Exercise description:
Look through the data below. Collect every line where the word "object" occurs.
— Begin —
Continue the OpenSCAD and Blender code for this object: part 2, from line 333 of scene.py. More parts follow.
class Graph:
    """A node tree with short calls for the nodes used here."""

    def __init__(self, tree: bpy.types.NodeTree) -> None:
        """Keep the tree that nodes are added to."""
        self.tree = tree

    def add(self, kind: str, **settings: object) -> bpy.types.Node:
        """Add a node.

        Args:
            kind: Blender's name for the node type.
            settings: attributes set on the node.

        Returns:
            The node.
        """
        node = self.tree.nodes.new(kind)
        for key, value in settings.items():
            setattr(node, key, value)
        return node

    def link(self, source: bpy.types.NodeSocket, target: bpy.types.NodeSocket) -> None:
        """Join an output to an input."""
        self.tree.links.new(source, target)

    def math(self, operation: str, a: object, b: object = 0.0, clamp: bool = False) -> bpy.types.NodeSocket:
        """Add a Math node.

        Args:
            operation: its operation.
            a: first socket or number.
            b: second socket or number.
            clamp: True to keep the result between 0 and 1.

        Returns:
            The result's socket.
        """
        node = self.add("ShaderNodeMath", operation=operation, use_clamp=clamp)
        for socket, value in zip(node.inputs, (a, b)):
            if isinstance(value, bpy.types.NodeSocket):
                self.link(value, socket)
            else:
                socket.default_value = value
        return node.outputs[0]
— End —
The output:
Continue the OpenSCAD and Blender code for this object: part 2, from line 333 of scene.py. More parts follow.
    def add(self, kind: str, **settings: object) -> bpy.types.Node:
    def math(self, operation: str, a: object, b: object = 0.0, clamp: bool = False) -> bpy.types.NodeSocket:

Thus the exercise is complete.